### Aim of the exercise
Write the material out again in full, exactly.
--- Information shown ---
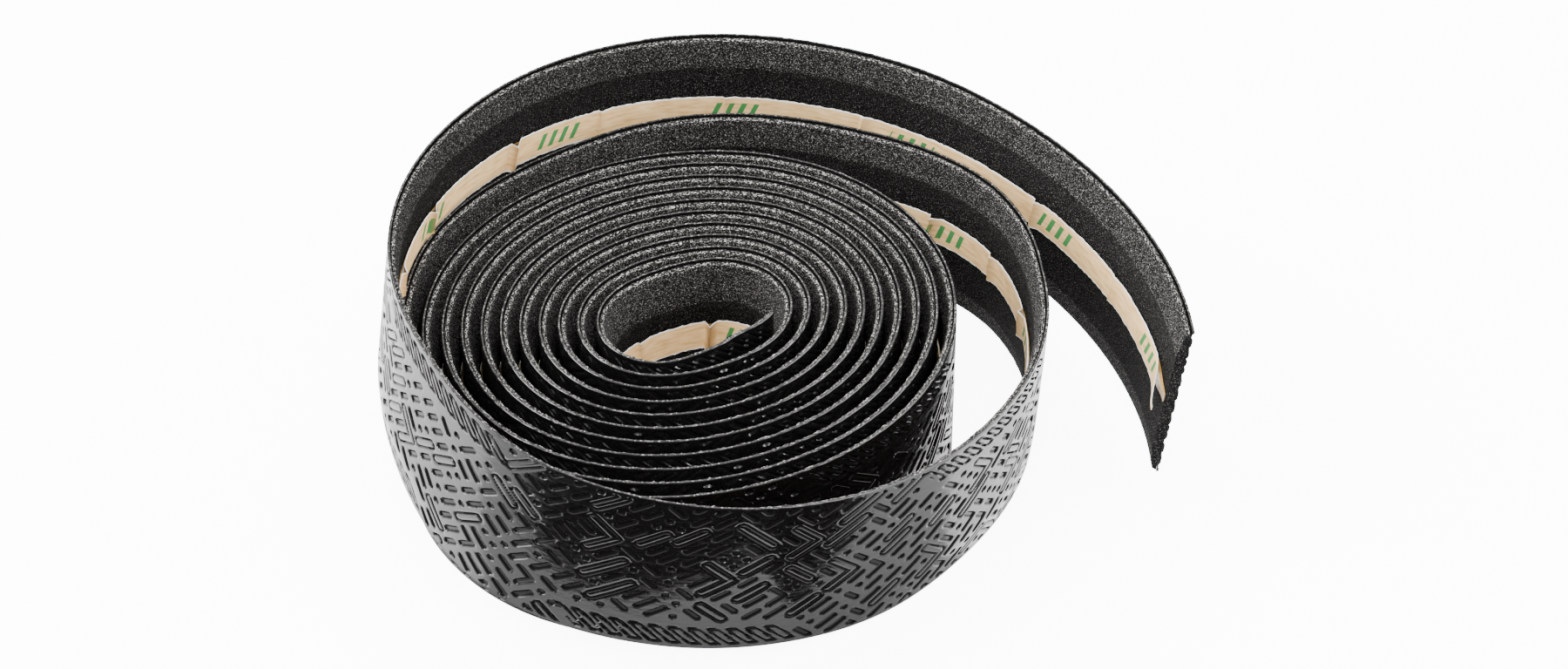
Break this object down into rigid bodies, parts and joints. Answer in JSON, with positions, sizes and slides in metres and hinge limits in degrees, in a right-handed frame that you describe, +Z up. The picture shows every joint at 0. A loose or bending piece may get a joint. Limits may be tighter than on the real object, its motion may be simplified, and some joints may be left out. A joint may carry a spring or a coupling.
{
  "type": "handlebar grip tape roll",
  "caption": "Loosely wound roll of black embossed handlebar grip tape with a bevelled foam back, an adhesive strip and its paper release liner; the free end stands clear.",
  "frame": {"origin": "middle of the bounding box's base, on the floor that the roll stands on", "axes": "+Z up, along the winding's axis; +X towards the side where the free end stands clear; the free end's cut faces -Y"},
  "size_m": [0.125, 0.1028, 0.0463],
  "materials": {
    "skin": "semi-gloss debossed polyurethane",
    "foam": "matte, fine granular foam",
    "adhesive": "tacky amber film",
    "liner": "matte creased paper"
  },
  "bodies": {
    "roll": {"grip_skin_roll": "skin", "foam_backing_roll": "foam", "adhesive_strip_roll": "adhesive", "release_liner_roll": "liner"},
    "free_tail": {"grip_skin_tail": "skin", "foam_backing_tail": "foam", "adhesive_strip_tail": "adhesive", "release_liner_tail": "liner"}
  },
  "joints": [
    {"name": "tail_flex", "type": "hinge", "parent": "roll", "child": "free_tail", "pos_m": [-0.0144, 0.04969, 0.02609], "axis": [0.0896, 0, 0.996], "range_deg": [-4, 45], "stiffness_Nm_per_rad": 0.01}
  ]
}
---
### Correct result
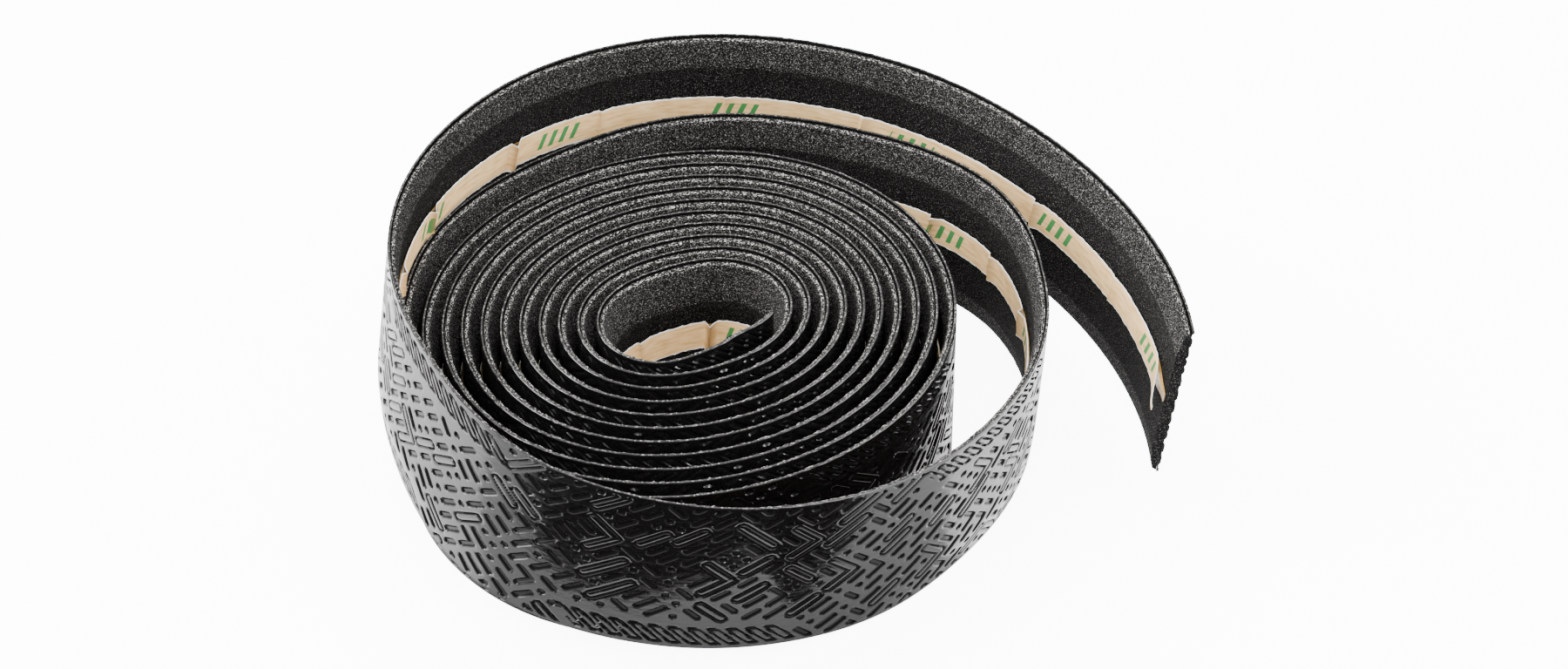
Break this object down into rigid bodies, parts and joints. Answer in JSON, with positions, sizes and slides in metres and hinge limits in degrees, in a right-handed frame that you describe, +Z up. The picture shows every joint at 0. A loose or bending piece may get a joint. Limits may be tighter than on the real object, its motion may be simplified, and some joints may be left out. A joint may carry a spring or a coupling.
{
  "type": "handlebar grip tape roll",
  "caption": "Loosely wound roll of black embossed handlebar grip tape with a bevelled foam back, an adhesive strip and its paper release liner; the free end stands clear.",
  "frame": {"origin": "middle of the bounding box's base, on the floor that the roll stands on", "axes": "+Z up, along the winding's axis; +X towards the side where the free end stands clear; the free end's cut faces -Y"},
  "size_m": [0.125, 0.1028, 0.0463],
  "materials": {
    "skin": "semi-gloss debossed polyurethane",
    "foam": "matte, fine granular foam",
    "adhesive": "tacky amber film",
    "liner": "matte creased paper"
  },
  "bodies": {
    "roll": {"grip_skin_roll": "skin", "foam_backing_roll": "foam", "adhesive_strip_roll": "adhesive", "release_liner_roll": "liner"},
    "free_tail": {"grip_skin_tail": "skin", "foam_backing_tail": "foam", "adhesive_strip_tail": "adhesive", "release_liner_tail": "liner"}
  },
  "joints": [
    {"name": "tail_flex", "type": "hinge", "parent": "roll", "child": "free_tail", "pos_m": [-0.0144, 0.04969, 0.02609], "axis": [0.0896, 0, 0.996], "range_deg": [-4, 45], "stiffness_Nm_per_rad": 0.01}
  ]
}